# Your objective
Search the listing below for "Vector". Copy each matching line.

:: Stored data ::

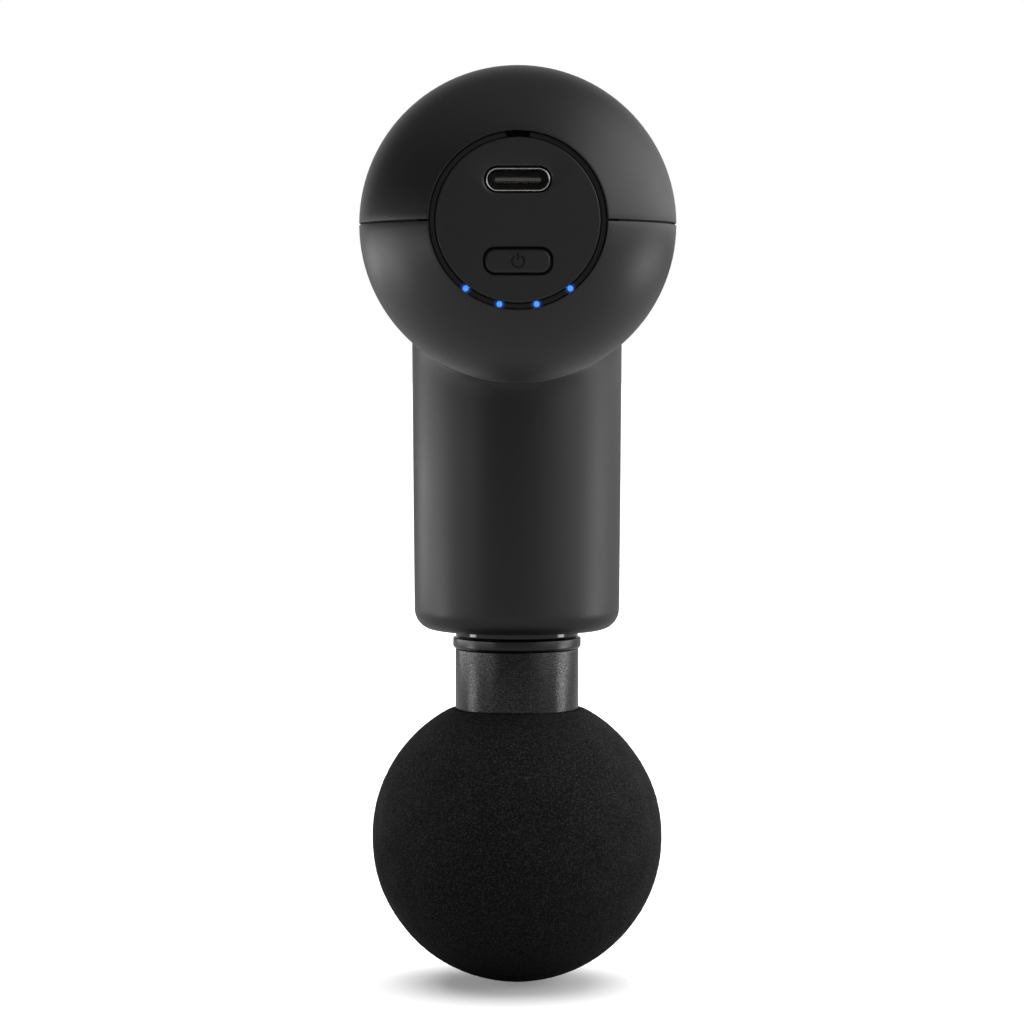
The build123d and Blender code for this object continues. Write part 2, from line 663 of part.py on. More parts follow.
def all_nodes():
    """Every node's name with its solid or solids."""
    front_outer, front_inner, front_balls = ball_bearing(PLATE_FRONT_Y + BEARING_W / 2)
    rear_outer, rear_inner, rear_balls = ball_bearing(MOTOR_TUBE_END - BEARING_W / 2)
    big_outer, big_inner, big_balls = ball_bearing(0, z=CRANK_THROW)
    nodes = {
        "lower_shell": lower_shell(),
        "upper_shell": upper_shell(),
        "shell_screws": shell_screws(),
        "screw_plugs": screw_plugs(),
        "vent_cap": vent_cap(),
        "end_disc": end_disc(),
        "light_ring": light_ring(),
        "light_pipes": light_pipes(),
        "light_chips": light_chips(),
        "end_carrier": end_carrier(),
        "carrier_screws": carrier_screws(),
        "control_board": control_board(),
        "board_chips": board_chips(),
        "usb_shell": usb_shell(),
        "usb_tongue": usb_tongue(),
        "power_button": power_button(),
        "switch_stem": switch_stem(),
        "key_switch": key_switch(),
        "front_cell_holder": cell_holder(CELL_FRONT_Y - 0.9 - HOLDER_THICK),
        "rear_cell_holder": cell_holder(CELL_REAR_Y),
        "nickel_strips": nickel_strips(),
        "ribbon_cable": ribbon_cable(),
        "driver_board": driver_board(),
        "driver_chips": driver_chips(),
        "power_leads": power_leads(),
        "motor_leads": motor_leads(),
        "motor_base": motor_base(),
        "motor_screws": motor_screws(),
        "bearing_outer_rings": [front_outer, rear_outer],
        "bearing_inner_rings": [front_inner, rear_inner],
        "bearing_balls": front_balls + rear_balls,
        "stator_core": stator_core(),
        "windings": windings(),
        "rotor_bell": rotor_bell(),
        "magnets": magnets(),
        "motor_shaft": motor_shaft(),
        "drive_frame": drive_frame(),
        "frame_isolators": frame_isolators(),
        "frame_screws": frame_screws(),
        "crank_wheel": crank_wheel(),
        "crank_pin": crank_pin(),
        "connecting_rod": connecting_rod(),
        "big_end_outer_ring": big_outer,
        "big_end_inner_ring": big_inner,
        "big_end_balls": big_balls,
        "small_end_bush": small_end_bush(),
        "wrist_pin": wrist_pin(),
        "plunger": plunger(),
        "guide_bush": guide_bush(),
        "bush_clip": bush_clip(),
        "nose_seal": nose_seal(),
        "head_stem": head_stem(),
        "head_o_rings": head_o_rings(),
        "damping_ring": damping_ring(),
        "head_collar": head_collar(),
        "head_core": head_core(),
        "foam_ball": foam_ball(),
    }
    for number, (x, z) in enumerate(cell_places(), start=1):
        nodes[f"battery_cell_{number}"] = battery_cell(x, z)
    return nodes


os.makedirs("parts", exist_ok=True)
for name, shape in all_nodes().items():
    whole = Compound(shape) if isinstance(shape, list) else shape
    export_step(Pos(0, GRIP_TO_HEAD, 0) * whole, f"parts/{name}.step")
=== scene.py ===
import json
import math

import bmesh
import bpy
from mathutils import Matrix, Vector, noise


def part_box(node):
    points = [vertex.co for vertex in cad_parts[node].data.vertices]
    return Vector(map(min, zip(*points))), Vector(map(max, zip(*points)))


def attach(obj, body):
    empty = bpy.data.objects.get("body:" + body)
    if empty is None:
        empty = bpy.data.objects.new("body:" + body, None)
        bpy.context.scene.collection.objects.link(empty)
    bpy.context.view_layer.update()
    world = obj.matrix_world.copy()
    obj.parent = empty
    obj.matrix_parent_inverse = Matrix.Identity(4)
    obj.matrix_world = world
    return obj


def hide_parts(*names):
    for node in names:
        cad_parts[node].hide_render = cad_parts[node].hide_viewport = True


# A small massage gun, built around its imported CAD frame. Lengths inside the mesh functions are in
# millimetres with the percussion axis at y = 0, and build() turns them into metres in the CAD frame.

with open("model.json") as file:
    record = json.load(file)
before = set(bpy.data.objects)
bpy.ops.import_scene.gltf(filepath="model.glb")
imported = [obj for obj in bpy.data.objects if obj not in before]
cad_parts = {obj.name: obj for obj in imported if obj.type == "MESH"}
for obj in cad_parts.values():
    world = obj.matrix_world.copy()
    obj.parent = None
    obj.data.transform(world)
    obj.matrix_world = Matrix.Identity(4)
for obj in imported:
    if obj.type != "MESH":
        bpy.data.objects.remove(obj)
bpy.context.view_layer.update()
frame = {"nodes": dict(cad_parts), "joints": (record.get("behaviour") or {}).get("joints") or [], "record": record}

MM = 0.001
JOINTS = {joint["name"]: joint for joint in frame["joints"]}
HEAD_Y = JOINTS["motor_spin"]["pos_m"][1]


def span(node):
    """A CAD node's lowest and highest corners in the working millimetres."""
    low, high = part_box(node)
    shift = Vector((0, HEAD_Y, 0))
    return (low - shift) / MM, (high - shift) / MM


def middle(node):
    low, high = span(node)
    return (low + high) / 2


def centres(points, group):
    """Middle of the box round each group of flat points, where group() gives a point's key."""
    groups = {}
    for point in points:
        groups.setdefault(group(point), []).append(point)
    boxes = [tuple(zip(*groups[key])) for key in sorted(groups)]
    return [((min(a) + max(a)) / 2, (min(b) + max(b)) / 2) for a, b in boxes]


# Places taken from the frame
BUTT_Y, FAR_Y = span("upper_shell")[0].y, span("upper_shell")[1].y
HANDLE_R = span("upper_shell")[1].z
SNOUT_END_Z = span("lower_shell")[0].z
DISC_FACE_Y = span("end_disc")[0].y
DISC_R = span("end_disc")[1].z
RING_FACE_Y = span("light_ring")[0].y
BALL_BOTTOM_Z = span("foam_ball")[0].z
FLOOR_Z = (BALL_BOTTOM_Z - 0.53) * MM

# Shapes. SKIN is the gap between a piece and the CAD under it, and AXIS_R the smallest radius of a profile.
END_OPENING_R = 12.4
WALL = 2.0
RIM_DEPTH = math.sqrt(HANDLE_R**2 - END_OPENING_R**2)
BUTT_EQUATOR = BUTT_Y + RIM_DEPTH
FAR_EQUATOR = FAR_Y - RIM_DEPTH
SPLIT_HALF = 0.12
SPLIT_ROUND = 0.12
SNOUT_TOP_R = 17.66
SNOUT_BOTTOM_R = 17.25
SNOUT_TOP_Z = -10.0
SNOUT_EDGE = 3.5
NOSE_OPENING_R = 12.0
PLUG_HOLE_R = 2.4
CAP_R, CAP_BORE_R, CAP_FLANGE_R = 12.3, 10.8, 13.6
VENT_REACH, VENT_PITCH, VENT_WIDTH = 9.2, 3.2, 1.4
USB_W, USB_H = 8.94, 3.26
USB_POCKET_W, USB_POCKET_H = 9.36, 3.66
BUTTON_W, BUTTON_H, BUTTON_CORNER = 9.2, 3.4, 1.45
BUTTON_POCKET_W, BUTTON_POCKET_H = 9.7, 3.9
LIGHT_RING_IN, LIGHT_RING_OUT = 11.55, 12.36
LIGHT_DOT_R = 0.4
LIGHT_GAP = 4.0
PLUNGER_R = 10.3
PLUNGER_TOP_R = 6.5
SOCKET_R = 8.0
SOCKET_TOP_Z = -44.0
STEM_R, STEM_CORE_R, STEM_TIP_R, STEM_GROOVE_R = 7.9, 6.5, 7.1, 7.2
O_RING_R, O_RING_SECTION_R = 7.08, 0.85
RING_R, RING_BORE_R = 10.78, 8.0
COLLAR_R = 10.38
BALL_R = 24.35
BALL_DROP = 0.2
BALL_FLAT = 0.9
PINCH_R, PINCH_DEPTH = 10.9, 0.35
DENT_EDGE, DENT_DEPTH = 0.7, 0.5
SKIN = 0.02
AXIS_R = 0.001

# Casing mesh. The straight part of the handle has evenly spaced rows in front of the snout and finer ones
# over it, and its columns are finer near the parting edge. The snout grows out of the patch in the middle.
PATCH_FRONT_Y = -23.0
PATCH_REAR_Y = 23.2
PATCH_ANGLE = 66.0
STRAIGHT_ROWS = 47
FRONT_ROWS = 20
END_ROWS = 36
EDGE_COLUMNS = 6
SHOULDER_COLUMNS = 7
MIDDLE_COLUMNS = 48
MIDDLE_FIRST = EDGE_COLUMNS + SHOULDER_COLUMNS
MIDDLE_LAST = MIDDLE_FIRST + MIDDLE_COLUMNS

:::

# Completed task
from mathutils import Matrix, Vector, noise
    return Vector(map(min, zip(*points))), Vector(map(max, zip(*points)))
    shift = Vector((0, HEAD_Y, 0))